Most AWS content is organized by service: "here's an S3 tutorial, here's a Lambda guide." That's fine for learning individual services. It's useless when you're trying to make an architecture decision that spans six services and three teams.
InfraTales organizes by the problem you're solving. If you're designing a system shape, that's architecture. If you're figuring out why your deploy pipeline keeps breaking, that's DevOps. If you're trying to cut your AWS bill without breaking production, that's cost optimization. The service names show up inside the articles - they're not the organizing principle.
Each topic hub below collects articles, patterns, and case studies around one operating surface. Some have deep libraries already. Others are building out. Here's what each one covers.
AWS Architecture
Where you go when the question is "how should this system be shaped?" VPC design, multi-account strategy, service boundaries, data flow patterns. Not service tutorials - architecture decisions with trade-offs, failure modes, and cost implications baked in.
If you're doing a design review or evaluating whether your current architecture will hold at 10x scale, start here.
DevOps and Platform Engineering
CI/CD pipelines, IaC patterns, developer platforms, deployment strategies. The mechanics that let teams ship without breaking things. CDK vs Terraform decisions, blue-green vs canary, and what your deploy pipeline should actually look like when it's not a demo.

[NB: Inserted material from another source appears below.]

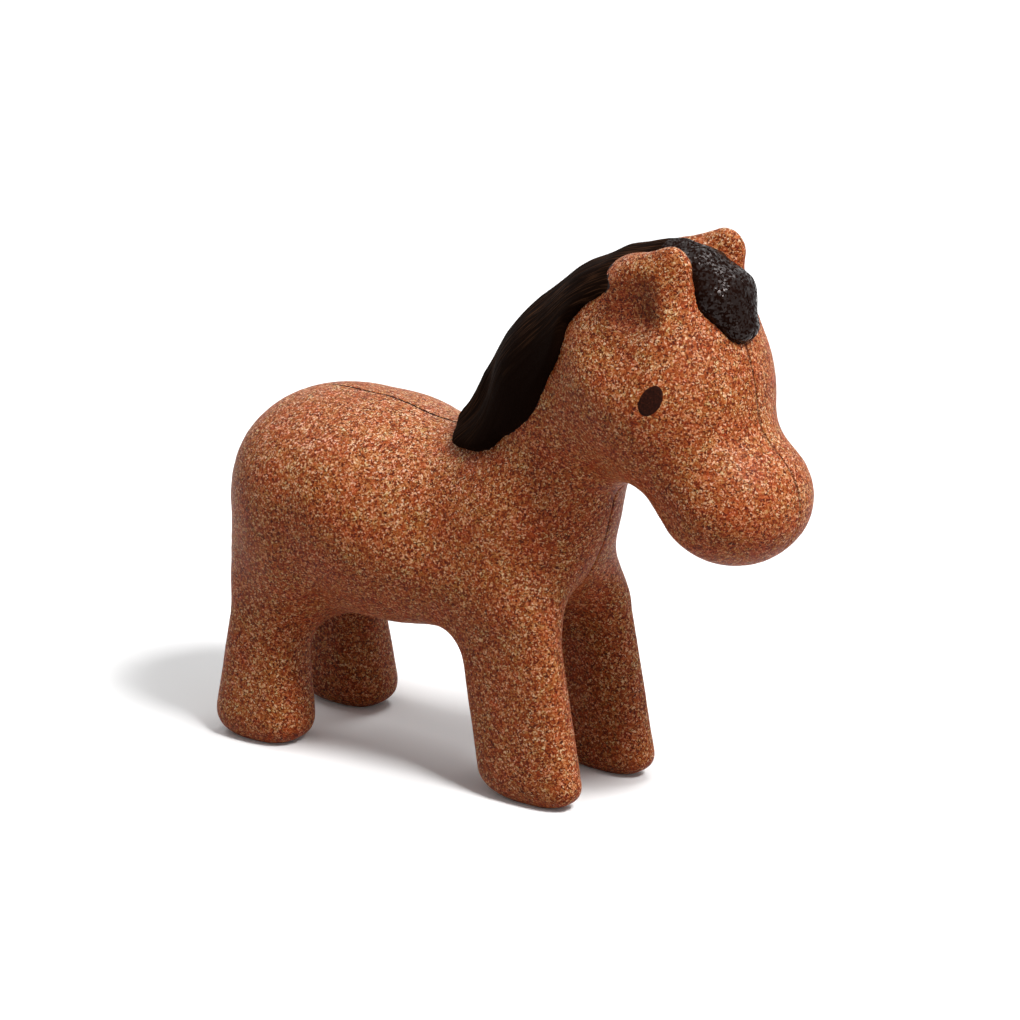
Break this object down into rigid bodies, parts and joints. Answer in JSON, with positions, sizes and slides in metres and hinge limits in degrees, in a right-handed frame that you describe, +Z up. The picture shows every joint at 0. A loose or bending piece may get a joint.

This is where you'll find the CodeDeploy, CodePipeline, and GitHub Actions content.
Security and Reliability
IAM that actually follows least-privilege (not just claims to), failure isolation patterns, KMS encryption decisions, WAF rules that do something useful, and recovery plans that work at 2am. The stuff that matters when something breaks and the on-call engineer is you.
If your security review is coming up or you just had an incident, this is your starting point.
Cost Optimization
Not just "turn off unused instances." Architecture-level cost decisions, FinOps patterns, Reserved Instance math that doesn't lie, and the specific places where optimization breaks production reliability. Real numbers, real trade-offs.
Every cost article includes a breakdown by service so you can compare against your own bill.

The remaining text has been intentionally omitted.